September 21, 2007
Determinants of Governance Structure Among Companies: A Test of Agency Theory Predictions
By Frankforter, Steven A Davis, James H; Vollrath, David A; Hill, Vanessa
This study tests the model of Davis, Schoorman, and Donaldson (1997) that proposed determinants of a company's governance structure. In particular, we focus on the agency theory aspects of the model and its ability to predict the presence of an opportunist- orientation CEO at publicly listed U.S. companies. Using survey based data obtained from CEOs and directors of 100 companies in a match-pair design, we identified three variables that predicted the occurrence of agency-oriented behaviors by the company's CEO. These results lend support for the model's ability to predict the conditions under which opportunists become CEOs. Agency theory is an oft-used tool researchers apply in exploring the effects and conditions of governance relations between corporate CEOs and directors. However, the successful application of agency theory has proven problematic over time, with spotty performance regarding its predictions in areas such as incentives, monitoring, and corporate performance. Eisenhardt (1988) criticized agency theory as having few testable hypotheses and yielding mixed findings. Applying a meta- analysis methodology, Dalton, Daily, Certo and Roengpitya (2003) concluded that agency theory does not predict relationships between ownership structure and performance, nor does it reveal insights concerning organizational complexities. Such criticisms lend credence to questions about agency theory's ability to predict leadership and governance structure in corporations.
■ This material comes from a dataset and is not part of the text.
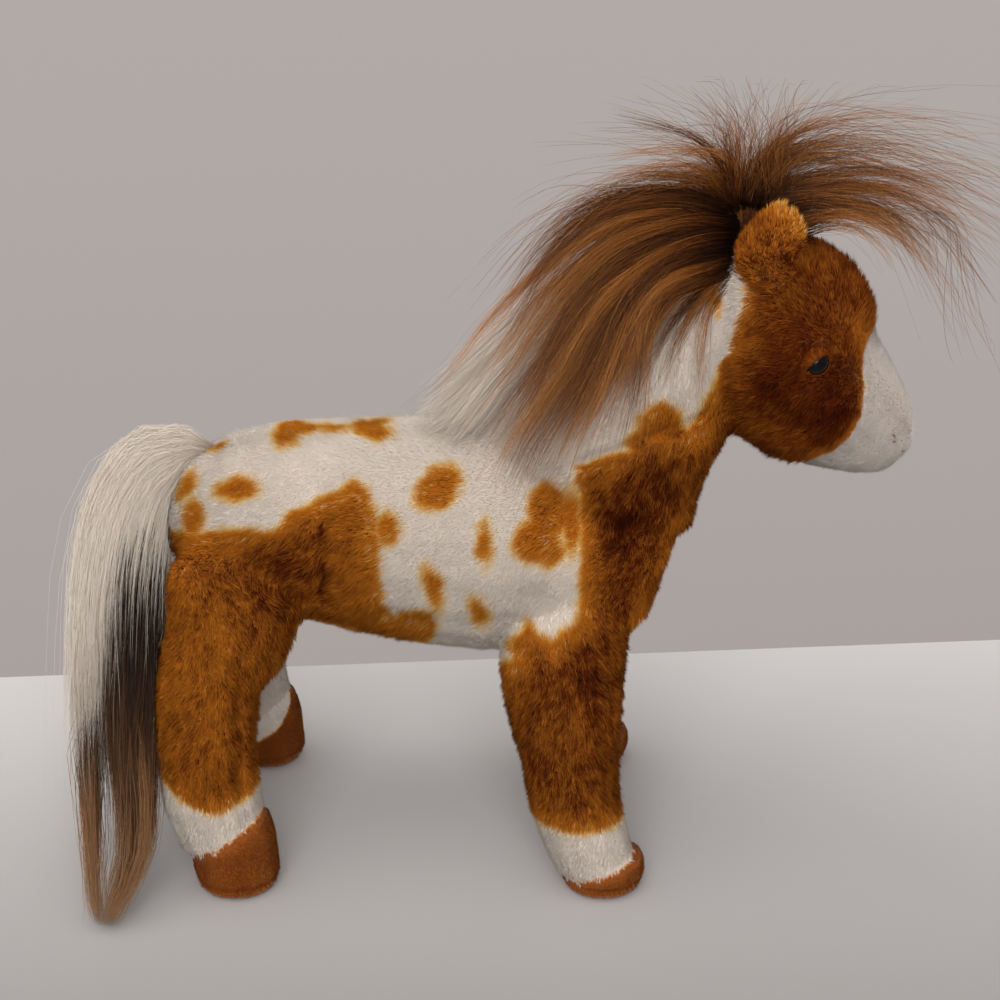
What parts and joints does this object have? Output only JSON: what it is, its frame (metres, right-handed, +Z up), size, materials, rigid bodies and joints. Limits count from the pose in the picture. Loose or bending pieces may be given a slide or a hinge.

Agency theory views the firm as a nexus of contracts (Jensen and Meckling, 1976) with the role of the CEO as a catalyst to initiate and manage relationships with similarly opportunistic stakeholders (Hill & Jones, 1992). The result is unstable, short-term marriages of convenience that exist as long as transacting parties reap short- term profits. Uzzi (1997) referred to such relationships as being a part of an atomistic market, typified by arm's-length transactions motivated by self-interest, with impersonal relationships, while Yan, Zhu, and Hall (2002) characterized agency-oriented principal- agent relationships as project based, and reflecting mutual mistrust that requires the formation of explicit agreements and expectations into formal contracts. However, in spite of its popularity and seemingly common sense approach to curbing the problems of opportunism or shirking, there has been a paucity of research providing clear support for agency theory (Dalton et al, 2003; Eisenhardt, 1988).
Hypotheses: Testing the Davis, Schoorman, and Donaldson Model
We test the agency theory aspects of the model Davis et al (1997) proposed to distinguish between corporate governance structures based on agency and stewardship theories. The model proposes determinants of governance structures. For a more comprehensive discussion of the theory underlying the hypotheses that follow, refer to Davis et al (1997).
Agency theory emphasizes the role of extrinsic rewards in motivating an opportunistic CEO, employing a tit-for-tat perspective in which rewards are contingent on effort and tangible results (Jensen & Meckling, 1976). Additionally, managers pursue lower order needs, fulfilled primarily through material reward and the acquisition of wealth, rather than through the pursuit of higher order needs such as socialization, esteem, and self-actualization (Davis et al, 1997).
Hypothesis 1: CEOs with higher order needs motivation will be negatively associated with an agency orientation.
Hypothesis 2: CEOs with extrinsic motivation will be positively associated an agency orientation.
Managers may externalize organizational problems to avoid blame or shift responsibility to others and not identify with the organization (D'Aveni & MacMillan, 1990). Under the agency perspective, managers view the organization in instrumental terms, considering only how using it may personally benefit him or her (Jensen & Meckling, 1976), lacking an organizational perspective. Absent identification with the organization, an individual will tend to view it as a tool with which opportunistic ends can be pursued (Yan et al (2002).
Hypothesis 3: CEOs who have low identification with the organization will be positively associated with an agency orientation.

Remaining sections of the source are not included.